**INPUT MATERIAL**:
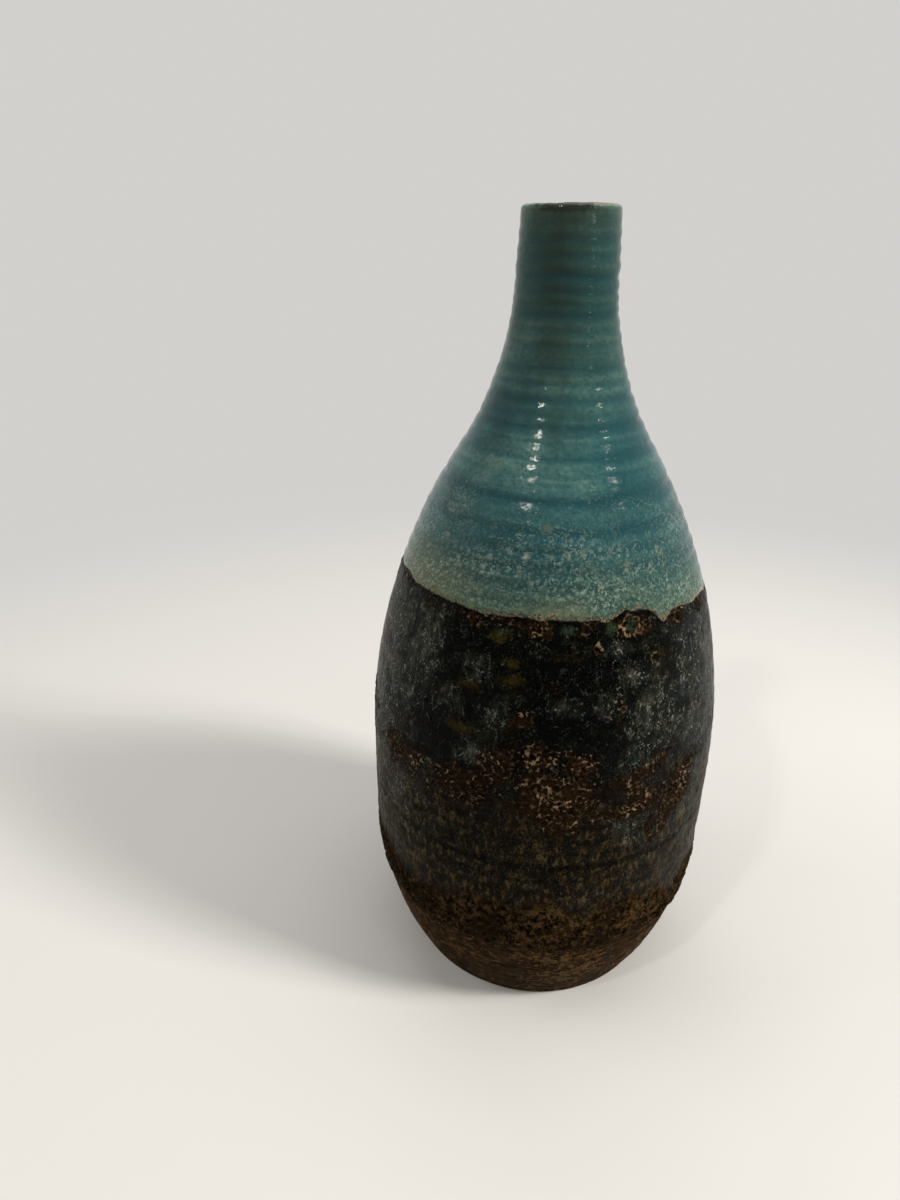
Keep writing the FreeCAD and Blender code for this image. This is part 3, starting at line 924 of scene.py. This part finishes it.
studio = {
    # metres; the floor fades into the backdrop between two distances
    "floorSize": 14.0, "fadeFrom": 0.3, "fadeTo": 0.85, "aimHeight": 0.18,
    # the floor as seen and as it lights the foot, then backdrop and fill
    "floorTone": (0.68, 0.67, 0.65, 1.0), "bounceTone": (0.30, 0.28, 0.26, 1.0),
    "backTone": (0.64, 0.63, 0.61, 1.0), "fillTone": (1.0, 0.99, 0.98, 1.0), "fill": 0.2,
    # lamps: place in metres, size, watts, colour, whether glazes show it as a glint
    "lamps": {
        "keyRight": ((1.45, -0.35, 1.35), 0.4, 32.0, (1.0, 0.96, 0.9), False),
        "glintRight": ((1.45, -0.35, 1.35), 0.05, 3.4, (1.0, 0.93, 0.82), True),
        "glintLeft": ((-0.72, -1.15, 1.75), 0.11, 6.0, (1.0, 0.93, 0.82), True),
        "glintNeck": ((1.22, -0.9, 0.42), 0.13, 0.36, (0.85, 0.93, 1.0), True),
        "softTop": ((0.2, 0.3, 2.2), 1.6, 14.0, (1.0, 0.99, 0.97), True),
        "softLeft": ((-1.8, -0.1, 0.9), 1.2, 13.0, (1.0, 0.98, 0.95), False),
        "softBack": ((-0.9, 1.8, 1.2), 1.2, 7.0, (0.98, 0.98, 1.0), False),
    },
}
# metres and degrees; the focal length is a share of the picture's height
view = {
    "place": (0.0, -0.339, 0.3376), "pitch": 24.63, "roll": 0.414, "yaw": -7.656,
    "focalShare": 790 / 1200,
}


def pose(forward, rightHand, upward, place):
    # a camera or lamp looks down its own -Z
    turn = Matrix((rightHand, upward, -forward)).transposed().to_4x4()
    turn.translation = place
    return turn


def floorMaterial():
    # a pale matt floor with the object's shadow that fades into the plain backdrop further out
    paint = Paint("pale_floor")
    seen = paint.seen()
    colour = paint.mix(seen, studio["bounceTone"], studio["floorTone"])
    paint.tree.links.new(colour.socket, paint.shader.inputs["Base Color"])
    paint.shader.inputs["Roughness"].default_value = 0.8
    paint.shader.inputs["Specular IOR Level"].default_value = 0.1
    reach = paint.node("ShaderNodeVectorMath", {"operation": "LENGTH"}, {0: paint.place}, "Value")
    glow = paint.node("ShaderNodeEmission", {}, {"Color": studio["backTone"]})
    share = paint.step(reach, studio["fadeFrom"], studio["fadeTo"]) * seen
    plain = Wire(paint, paint.shader.outputs[0])
    blend = paint.node("ShaderNodeMixShader", {}, {0: share, 1: plain, 2: glow})
    paint.tree.links.new(blend.socket, paint.tree.nodes["Material Output"].inputs["Surface"])
    return paint.material


def addFloor():
    half = studio["floorSize"] / 2
    mesh = bpy.data.meshes.new("floor")
    corners = [(-half, -half, 0), (half, -half, 0), (half, half, 0), (-half, half, 0)]
    mesh.from_pydata(corners, [], [(0, 1, 2, 3)])
    mesh.materials.append(floorMaterial())
    floor = addObject("floor", mesh)


def addLamps():
    for name, (place, size, watts, colour, glints) in studio["lamps"].items():
        data = bpy.data.lights.new(name, "AREA")
        data.size, data.energy, data.color = size, watts, colour
        lamp = addObject(name, data)
        aim = (Vector((0, 0, studio["aimHeight"])) - Vector(place)).normalized()
        side = aim.cross(Vector((0, 0, 1))).normalized()
        lamp.matrix_world = pose(aim, side, side.cross(aim), Vector(place))
        lamp.visible_glossy = glints


def addWorld():
    # the camera and the glazes' reflections see a pale backdrop, and the rest gets the weaker fill
    world = bpy.data.worlds.new("studio")
    world.use_nodes = True
    graph = Graph(world.node_tree)
    fill = graph.node("ShaderNodeBackground", {}, {"Color": studio["fillTone"], "Strength": studio["fill"]})
    back = graph.node("ShaderNodeBackground", {}, {"Color": studio["backTone"]})
    blend = graph.node("ShaderNodeMixShader", {}, {0: graph.seen(), 1: fill, 2: back})
    graph.tree.links.new(blend.socket, graph.tree.nodes["World Output"].inputs["Surface"])
    bpy.context.scene.world = world


def addCamera():
    pitch, roll, yaw = (math.radians(view[label]) for label in ("pitch", "roll", "yaw"))
    forward = Vector((math.sin(yaw) * math.cos(pitch), math.cos(yaw) * math.cos(pitch), -math.sin(pitch)))
    side = Vector((math.cos(yaw), -math.sin(yaw), 0))
    rise = side.cross(forward)
    rightHand = math.cos(roll) * side + math.sin(roll) * rise
    upward = -math.sin(roll) * side + math.cos(roll) * rise
    data = bpy.data.cameras.new("view")
    data.lens = view["focalShare"] * data.sensor_width
    data.clip_start = 0.01
    camera = addObject("view", data)
    camera.matrix_world = pose(forward, rightHand, upward, Vector(view["place"]))
    bpy.context.scene.camera = camera


addFloor()
addLamps()
addWorld()
addCamera()
bpy.context.scene.view_settings.view_transform = "Standard"
print("studio ready")
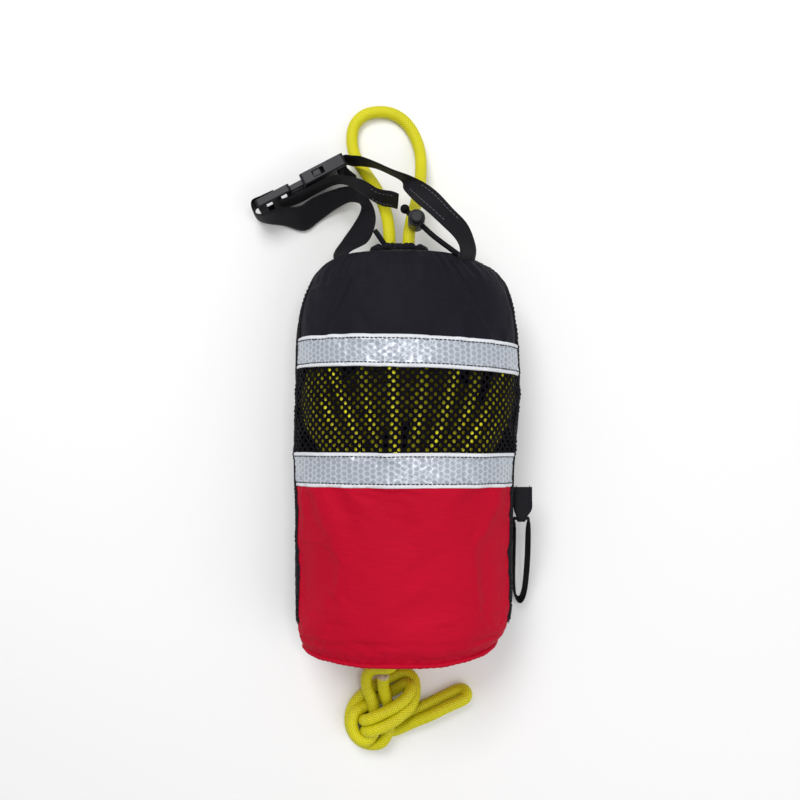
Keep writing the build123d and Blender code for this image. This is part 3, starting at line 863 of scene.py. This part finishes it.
def closed_tube(name, line, radius, around, **kind):
    """A closed ring of tube; radius has one number for each point of its line."""
    way = np.roll(line, -1, axis=0) - np.roll(line, 1, axis=0)
    way /= np.linalg.norm(way, axis=1)[:, None]
    side = np.cross(way, (0, 1, 0))
    side /= np.linalg.norm(side, axis=1)[:, None]
    up = np.cross(side, way)
    turn = np.linspace(0, 2 * math.pi, around, endpoint=False)
    points = line[:, None] + radius[:, None, None] * circles(turn, side, up)
    uvs = np.stack(np.broadcast_arrays((turn * 0.002)[None, :], run_of(line)[:, None]), -1)
    faces = grid_faces(len(line), around, True)
    last = (len(line) - 1) * around
    faces += [(last + j, last + (j + 1) % around, (j + 1) % around, j) for j in range(around)]
    return put(name, points.reshape(-1, 3), faces, uvs.reshape(-1, 2), **kind)


def piping():
    """The rolled edge where the base is sewn in: a thin cord in folded cloth, puckered by its thread."""
    line, turn = perimeter(ROLL_Y, 0.0004, 560)
    radius = 0.00175 + 0.00014 * np.sin(88 * turn) + 0.00012 * np.sin(23 * turn + 1)
    line[:, 1] += 0.0003 * np.sin(9 * turn) + corner(turn, ROLL_Y)
    line[:, 2] = np.maximum(line[:, 2], radius + FLOOR_GAP)
    roll = closed_tube("base_roll", line, radius, 14, slot="red_cloth")
    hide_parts("base_piping")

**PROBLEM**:
Take every line containing the word "this" and copy it.

**FINISHED ANSWER**:
Keep writing the FreeCAD and Blender code for this image. This is part 3, starting at line 924 of scene.py. This part finishes it.
Keep writing the build123d and Blender code for this image. This is part 3, starting at line 863 of scene.py. This part finishes it.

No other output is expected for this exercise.